Indeed, Brown couldn’t usurp the likes of Joe Ledley, Beram Kayal and Ki Sung Yeung in the centre, and went from “making do” with a wide-right role, to positively making the position his own.
Almost one year on he faces a similar conundrum – only now with the additional complication of hot prospects Victor Wanyama (impressive alongside Kayal in the centre) and James Forrest (in searing form on the right).
His critics fear, perhaps cynically that his gravitas in the dressing room and the fact that he’s just signed a lucrative new contract will guarantee a return to the starting eleven – irrespective of performance or merit. Regardless, it begs to be asked (again) where does the captain fit in, and what does he add to the team that isn’t already there?
Consider Brown’s return to action on Sunday. Celtic had lined up in Lennon’s currently preferred 4-2-2-2 with Georgios Samaras high on the left (as a kind of wide targetman) and James Forrest on the right (as a conventional right-footed winger).
Kayal and Wanyama were the midfield enforcers, and dilligently performed in the first hour.
After 67 minutes, Lennon felt the need to introduce the captain – perhaps a risky move given the slim 1 goal advantage away to Dundee Utd. What facilitated Brown was a chain-reaction of switches. Centre-back Glen Loovens made way for Wanyama, Wanyama made way for Ki, James Forrest was switched to the left and Brown came on at right-midfield.
Could this be Lennon’s choice scheme to accommodate Brown in the future?
The immediate disadvantages of the changes were apparent. A gelled and reasonably successful central defence partnership was broken up, as was the well-performing central midfield. Finally the right-footed Forrest is generally considered less effective on the left.
Lennon explained post-match that Glen Loovens suffered a slight knock that required getting looked at, but even if this is the case, the use of Brown could be indicative of what’s next.
Apart from the hotly contested midfield area, Celtic have finally returned to good domestic form – a 5 match winning streak and unbeaten in 8. So should Brown be forced to bide his time?
Brown’s supporters will point to recent quotes from his own manager: ““I think we missed him at times when he was out. If you look at his playing record since I have been manager, we have won more games than not when he has been involved.”
Do the stats back this up?
Just to set the overall picture, the below two tables represent every single match in all competition since Brown has appeared on the scene.
Below takes into account only the games that Brown appeared for more than 45 minutes in:
Matches featuring Brown
And the below only considers the few matches that Brown featured less than 45 minutes in.

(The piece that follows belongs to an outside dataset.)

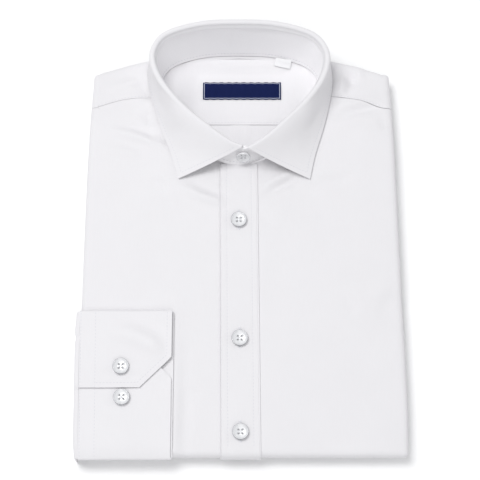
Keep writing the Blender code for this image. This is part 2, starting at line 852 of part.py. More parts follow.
def make_buttons():
    """Three on the placket, one on the stand and two on the cuff."""
    up = Vector((0.0, 0.0, 1.0))
    for n, y in enumerate(FRONT_BUTTONS_Y, 1):
        x = placket_x(y)
        z = front_height(x, y) + GAP + PLACKET_WALL
        button(f"front_button_{n}", Vector((x, y, z)), up, BUTTON_RADIUS)
    middle = stand_point(180.0, COLLAR_BUTTON_UP)
    slope = stand_point(180.0, 0.8) - stand_point(180.0, 0.1)
    facing = Vector((0.0, -slope.z, slope.y)).normalized()
    place = middle + facing * (FUSED / 2)
    button("collar_button", place, facing, COLLAR_BUTTON_RADIUS)
    lifts = (FUSED + 2 * CUFF_STEP, FUSED + CUFF_STEP)
    for n, ((x, y), lift) in enumerate(zip(CUFF_BUTTONS, lifts), 1):
        place = Vector((x, y, cuff_rest(x, y) + lift))
        button(f"cuff_button_{n}", place, up, BUTTON_RADIUS)


def main():
    for old in list(bpy.data.objects):
        bpy.data.objects.remove(old, do_unlink=True)
    bpy.context.scene.collection.children.link(SHIRT)
    bpy.context.scene.collection.children.link(CUTTERS)
    make_folded_layers()
    make_front("front_right", -1)
    make_front("front_left", 1)
    make_outer_yoke()
    make_inside()
    make_placket()
    make_collar_stand()
    make_collar_leaf()
    make_cuff()
    make_sleeve()
    make_buttons()
    patch("neck_label", LABEL_CENTRE, LABEL_SIZE, 0.0, LABEL_COLOUR, inside_height)
    patch("size_tab", TAB_CENTRE, TAB_SIZE, TAB_TURN, TAB_COLOUR, tab_height)


main()
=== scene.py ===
"""The looks of a folded dress shirt: fine cloth on the forms of its CAD model, and the studio.

Metres, in the CAD model's frame. The origin is on the floor under the middle of the placket.
"""

import math
from collections import namedtuple

import bmesh
import bpy
import numpy as np
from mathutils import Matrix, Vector


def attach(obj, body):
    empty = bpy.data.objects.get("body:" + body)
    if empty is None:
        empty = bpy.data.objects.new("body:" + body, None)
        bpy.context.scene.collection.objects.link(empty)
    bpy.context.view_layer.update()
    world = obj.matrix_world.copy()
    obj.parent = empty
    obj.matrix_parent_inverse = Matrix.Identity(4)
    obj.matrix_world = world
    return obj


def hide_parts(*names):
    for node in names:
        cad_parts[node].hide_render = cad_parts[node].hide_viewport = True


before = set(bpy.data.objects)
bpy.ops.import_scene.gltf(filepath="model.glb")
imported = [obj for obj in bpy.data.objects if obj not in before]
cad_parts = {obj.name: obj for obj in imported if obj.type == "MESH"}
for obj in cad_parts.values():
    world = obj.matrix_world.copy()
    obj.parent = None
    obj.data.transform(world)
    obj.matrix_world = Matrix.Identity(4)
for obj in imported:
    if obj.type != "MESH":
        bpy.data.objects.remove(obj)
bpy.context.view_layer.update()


def table(columns, *rows):
    """Rows of values whose columns have names."""
    row = namedtuple("row", columns)
    return tuple(row(*values) for values in rows)


# Walls, gaps and levels of the CAD model
CLOTH = 0.0012
FUSED = 0.0015
GAP = 0.0003
WELD = 0.00001
BOTTOM_Y = -0.1725
STACK = 0.0065
EDGE_ROUND = 0.0065
CROWN = 0.0016
CROWN_X = 0.1250
UNDERSIDE_INSET = 0.0050
FLOOR_IN_NECK = 0.0100
NECK_LOW = 0.0120

# Walls of the fine cloth, which is thinner than the solids
SHIRTING_WALL = 0.0008
COLLAR_WALL = 0.0012
CUFF_WALL = 0.0013
PLACKET_LIFT = 0.0013
RIM_ROUND = 0.0003
RIM_ANGLE = math.radians(55)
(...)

Matches without (or with very little use of) Brown
What’s frustrating in terms of Brown’s overall contribution to the team, is that the win ratio in all competition is consistently the same with or without him. But the “all competition” stat seems fairly imperfect – if the best players are to be rested (and we can assume that Brown is considered in that bracket) then there will be a number of easy early-round cup wins, as well as his featuring in extremely touch European matches. In short, the spectrum of quality may suggest that the “all competition” stat isn’t ideal.
The SPL only stat might be more relevant given the more similar quality of opposition. And it’s arguably in the SPL that we see Brown’s statistical benefit.
- With Brown in the side, Celtic have won 72% of SPL matches played. Without Brown, Celtic have won 67% of matches.
- With Brown in the side, Celtic score on average 2.19 goals per game. Without Brown Celtic on average score 2.02 goals per game.
- With Brown in the side Celtic on average concede 0.74 goals per game. Without Brown, Celtic on average concede 0.92 goals per game.
The evidence therefore backs Brown over four seasons and 168 SPL matches. Critics will probably be surprised that more games are won, more goals are scored and less goals are conceded with Brown in the side.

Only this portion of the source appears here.